Is It Possible to Improve Bitcoin Privacy?
Bitcoin may not be inherently secure and private, but surely there are ways to protect your privacy when dealing with this digital currency, right? The answer is yes, but there are serious limitations to consider.
One way to protect your privacy is to engage in Bitcoin mixing. Also known as Bitcoin tumbling, this process revolves around literally mixing your Bitcoin with that of other people, thus obscuring its origins.
There are two types of Bitcoin mixing services: centralized and decentralized mixers. Centralized mixers are not really a solution, because many keep users’ mixing logs. Decentralized mixers are better when it comes to privacy, but they are not without their flaws either. For a start, they don’t fully protect against blockchain analysis.
Then there’s also the issue of legality. Bitcoin mixers are not explicitly illegal in most countries, but they have attracted the attention of government regulators and law enforcement. For example, Under Secretary of the Treasury for Terrorism and Financial Intelligence, Brian E. Nelson, said that mixers ‘pose a threat to U.S. national security interests,’ while both American and European regulators have made an effort to compel exchanges to ban mixed assets.
You won’t necessarily get in legal trouble if you use a Bitcoin mixer, but you might—and that’s probably a good reason to avoid them.
Arguably the best thing you can do to enhance your privacy is use a different Bitcoin address for every transaction. This can be achieved with non-custodial crypto wallets. Other than that, you should also consider using different wallets and switching them up as often as possible. In any case, protecting your privacy when using Bitcoin requires real effort, and methods that work today may not work in the future.
It should be noted that crypto enthusiasts are always working on potential improvements and coming up with new ways to enhance Bitcoin privacy, but what are your options right now? What is the best way to stay as safe as possible when dealing with cryptocurrency and other digital assets? The answer lies in privacy coins.
Bitcoin Alternatives: 3 Privacy Coins to Use Instead
As the term suggests, privacy coins prioritize privacy above all else. They use advanced cryptographic techniques that make it nearly impossible for third parties to gauge information about transactions or access sensitive information. Here are three privacy coins to consider using instead of Bitcoin.
1. Monero
Launched in 2014, Monero is a decentralized privacy coin that uses ring signatures and stealth addresses, or temporary wallets that are only used once. In combination with other privacy mechanisms, this makes it incredibly difficult for observers to decipher addresses trading Monero or view transaction histories.
2. Zcash
Zcash is a fork of Bitcoin, which means it shares many similarities with the world’s most popular cryptocurrency. However, Zcash is far more private than Bitcoin because it also enables private transactions. This privacy coin utilizes a strong zero-knowledge protocol and uses shield addresses, ensuring that user privacy is protected at all times.
3. Dash
Much like Zcash, Dash is a fork of Bitcoin. It is an altcoin that’s faced considerable scrutiny in the past, having been at the center of several pump and dump schemes. Dash protects user privacy utilizing an advanced and decentralized mixing protocol, making it very difficult for third parties to monitor any activity, while also enabling instant transactions.
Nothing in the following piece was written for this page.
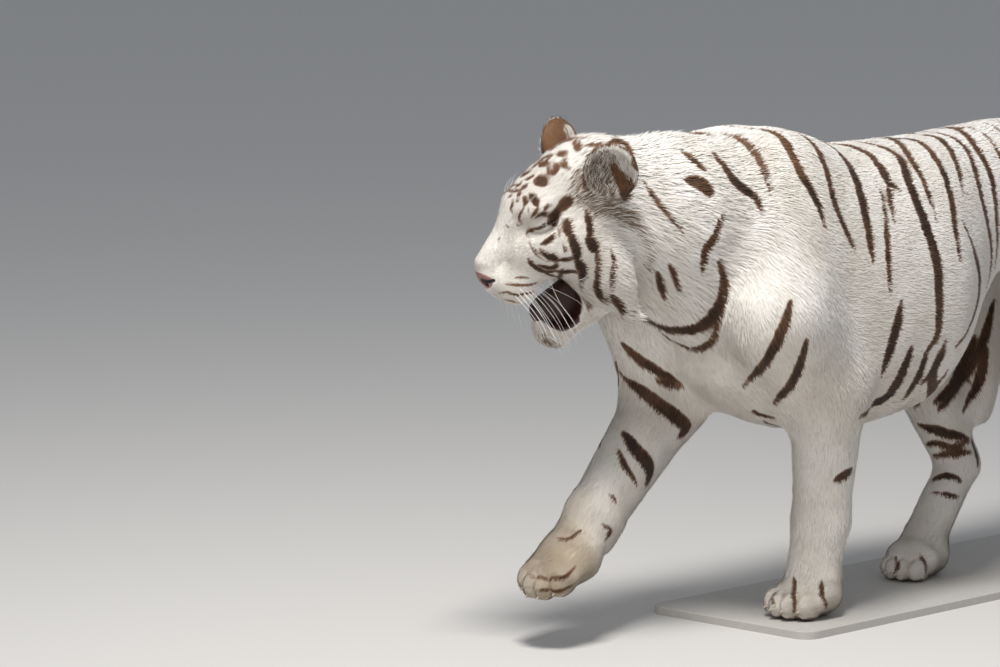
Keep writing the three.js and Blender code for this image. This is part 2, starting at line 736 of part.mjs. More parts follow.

There are several other privacy coins worth considering, such as Horizen, Beam, Verge, Firo, and NuCypher. Still, Monero is by far the best option for those looking for a privacy-oriented digital asset, at least for the time being.
Bitcoin Is Not Private; Act Accordingly
Contrary to popular belief, the technology that underpins Bitcoin is not private. Over the years, governments and regulatory agencies across the globe have caught up with privacy-enhancing tools, which has made preserving one’s privacy even more difficult.
This doesn’t imply Bitcoin doesn’t have its place in the crypto world—it most certainly does. But if privacy and security are your priorities, you should look elsewhere, and privacy coins have filled this gap. With all that said, regardless of which cryptocurrency you own, make sure you do all you can to secure it.